Perhaps Steve Moore's desperate cry will get some attention. But I doubt it. The only intra-party dissent tolerated today occurs within the Democratic party.

 
At 7:55 PM, Blogger Frances said...

P.S. I meant to say "Bruce Bartlett" above. Steve Moore is a former "fiscal responsibility maven" who got the Bush era memo. Back during the Clinton administration, he was very concerned about national fiscal policy. Now he's working up fiscal report cards on . . . the nation's governors! Pathetic.

 
At 9:05 PM, Blogger Number Three said...

I think that TMcD and I just disagree on this, which, from my perspective is good. That sentence may explain why I am so often misunderstood. I don't agree that "If anything, the current problem with the Democratic Party is that its leaders have failed to match the lockstep partisanship of the GOP, thus giving themselves a strategic disadvantage and leaving us defenseless against a radical and lawless administration." The problem is not a failure "to match lockstep partisanship"--let the Stalinists and the G.O.P. have that, all day long. The problem is that Democratic elites are usually too timid to actually take real positions (think Kerry on the Iraq war--I still have no idea what his position was before the '04 election). It seems to me that Democrats could take different positions and still have the spine to defend them. That's one reason that Howard Dean is such a great party leader. Not because one will always agree with him. But because you can actually understand what he's saying. No gloss needed.

Btw, that clarity actually promotes disagreement.

So my big point, just to be clear, isn't that Democrats should be more like Republicans, but that Republicans should be more like Democrats. It would be a healthier political system, regardless of which party held the reins of power.

 
At 10:58 AM, Blogger tenaciousmcd said...

Em, I think we're talking about different things here. I don't want Democrats to be ideologically unified (following the Bush-Stalin model) any more than you do. What I do want is for Dems to recognize that they have a shared interest *as a party*, one that they will often need to stand together for in order to defend. There comes a time when you have to subordinate legitimate ideological differences to achieve a greater good, and this is one of those times.

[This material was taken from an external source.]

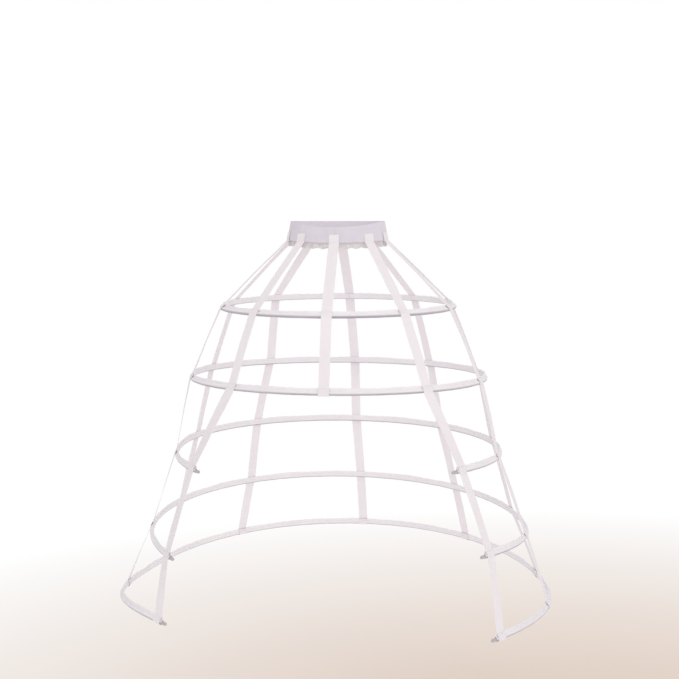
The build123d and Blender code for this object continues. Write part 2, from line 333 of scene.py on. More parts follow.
def spaced_along(points, pitch):
    """Places every pitch along a dense line, the direction there and the share of the line."""
    run = run_along(points)
    count = max(int(run[-1] / pitch), 1)
    at = (np.arange(count) + 0.5) * run[-1] / count
    place, ahead = (
        np.stack([np.interp(spots, run, points[:, k]) for k in range(3)], -1)
        for spots in (at, at + pitch / 4)
    )
    return place, unit(ahead - place), at / run[-1]


# Materials


class Shader:
    """A material and the means to write its node tree."""

    def __init__(self, name, roughness, sheen=0.0, metallic=0.0, specular=0.5):
        self.material = bpy.data.materials.new(name)
        self.material.use_nodes = True
        self.tree = self.material.node_tree
        self.nodes, self.links = self.tree.nodes, self.tree.links
        self.bsdf = self.nodes["Principled BSDF"]
        self.bsdf.inputs["Roughness"].default_value = roughness
        self.bsdf.inputs["Metallic"].default_value = metallic
        self.bsdf.inputs["Specular IOR Level"].default_value = specular
        self.bsdf.inputs["Sheen Weight"].default_value = sheen
        self.bsdf.inputs["Sheen Roughness"].default_value = 0.55
        self.coords = self.nodes.new("ShaderNodeTexCoord")
        split = self.nodes.new("ShaderNodeSeparateXYZ")
        self.links.new(self.coords.outputs["UV"], split.inputs[0])
        self.u, self.v = split.outputs[0], split.outputs[1]

    def plug(self, value, socket):
        if isinstance(value, (int, float)):
            socket.default_value = value
        else:
            self.links.new(value, socket)

    def math(self, operation, a, b=0.0, c=0.0):
        node = self.nodes.new("ShaderNodeMath")
        node.operation = operation
        for value, socket in zip((a, b, c), node.inputs):
            self.plug(value, socket)
        return node.outputs[0]

    def wave(self, value, pitch, phase=0.0):
        """Goes from 0 to 1 and back once a pitch."""
        angle = self.math("MULTIPLY_ADD", value, 2 * pi / pitch, phase)
        return self.math("MULTIPLY_ADD", self.math("SINE", angle), 0.5, 0.5)

    def noise(self, scale, detail=3.0, source="Object", stretch=None):
        node = self.nodes.new("ShaderNodeTexNoise")
        node.inputs["Scale"].default_value = scale
        node.inputs["Detail"].default_value = detail
        vector = self.coords.outputs[source]
        if stretch:
            mapping = self.nodes.new("ShaderNodeMapping")
            mapping.inputs["Scale"].default_value = stretch
            self.links.new(vector, mapping.inputs["Vector"])
            vector = mapping.outputs["Vector"]
        self.links.new(vector, node.inputs["Vector"])
        return node.outputs["Fac"]

    def ramp(self, factor, stops):
        node = self.nodes.new("ShaderNodeValToRGB")
        ramp = node.color_ramp
        while len(ramp.elements) < len(stops):
            ramp.elements.new(0.5)
        for element, (place, colour) in zip(ramp.elements, stops):
            element.position = place
            element.color = (*colour, 1.0)
        self.links.new(factor, node.inputs["Fac"])
        return node.outputs["Color"]

    def mix(self, factor, a, b):
        node = self.nodes.new("ShaderNodeMix")
        node.data_type = "RGBA"
        self.plug(factor, node.inputs[0])
        self.links.new(a, node.inputs[6])
        self.links.new(b, node.inputs[7])
        return node.outputs[2]

    def finish(self, colour, height, strength, distance, roughness=None, translucent=0.0):
        self.links.new(colour, self.bsdf.inputs["Base Color"])
        bump = self.nodes.new("ShaderNodeBump")
        bump.inputs["Strength"].default_value = strength
        bump.inputs["Distance"].default_value = distance
        self.links.new(height, bump.inputs["Height"])
        self.links.new(bump.outputs["Normal"], self.bsdf.inputs["Normal"])
        if roughness is not None:
            self.links.new(roughness, self.bsdf.inputs["Roughness"])
        if translucent:
            through = self.nodes.new("ShaderNodeBsdfTranslucent")
            self.links.new(colour, through.inputs["Color"])
            self.links.new(bump.outputs["Normal"], through.inputs["Normal"])
            mix = self.nodes.new("ShaderNodeMixShader")
            mix.inputs[0].default_value = translucent
            self.links.new(self.bsdf.outputs[0], mix.inputs[1])
            self.links.new(through.outputs[0], mix.inputs[2])
            self.links.new(mix.outputs[0], self.nodes["Material Output"].inputs["Surface"])
        return self.material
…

Now, this partisan unity can go too far, of course. But I've been racking my brain since I first read your post and I can't think of a single example, during my lifetime, of when Dems enacted a bad or dangerous policy as a result of excessive partisan unity; however, I can give you dozens of examples from the GOP just in the last 5 or 10 years. You say you want the GOP to be more like the Dems. Amen. But that's also a pipedream, and an issue over which you, as a Democrat, have zero influence. From a practical standpoint, the only important question is how the Dems, as an *opposition* party, should react to the lockstep GOP, an issue for which your longing for more principled diversity in both parties does only damage.

 
At 12:57 PM, Blogger tenaciousmcd said...

A point of clarification. I've argued that partisan unity is required, but only in certain circumstances, so I should probably explain why the Democrats are, at this moment, in that situation.

You note that the Democrats are in an "ongoing war against the Republicans." Who started this war? Certainly not the Dems. Karl Rove, Tom DeLay, et al. have been acting out their dream of a permanent GOP majority, and under their guidance Bush and his party have taken every opportunity to paint the Dems as America-hating, latte-sipping, Christianity-destroying, terrorist-kissing uber-queers. This is not new either, and goes back at least to Gingrich (e.g., his principle that you had to use words like "sick" and "degenerate" any time you mentioned a Democrat in public). Part of this effort has been the deliberate politicization of foreign policy, such that, for Rove & Co., the real enemy in the war on terror is not bin Laden but the domestic opposition (the Dems). Following Rove's well-publicized 50%+1 strategy, Bush has never seriously courted Dem support for his policies, precisely so that he can then accuse the Dems of being soft on terror when the elction season rolls around. Responding to these tactics by calling for less Democratic partisanship would be like FDR in 1941 calling on Americans to act more like Belgium.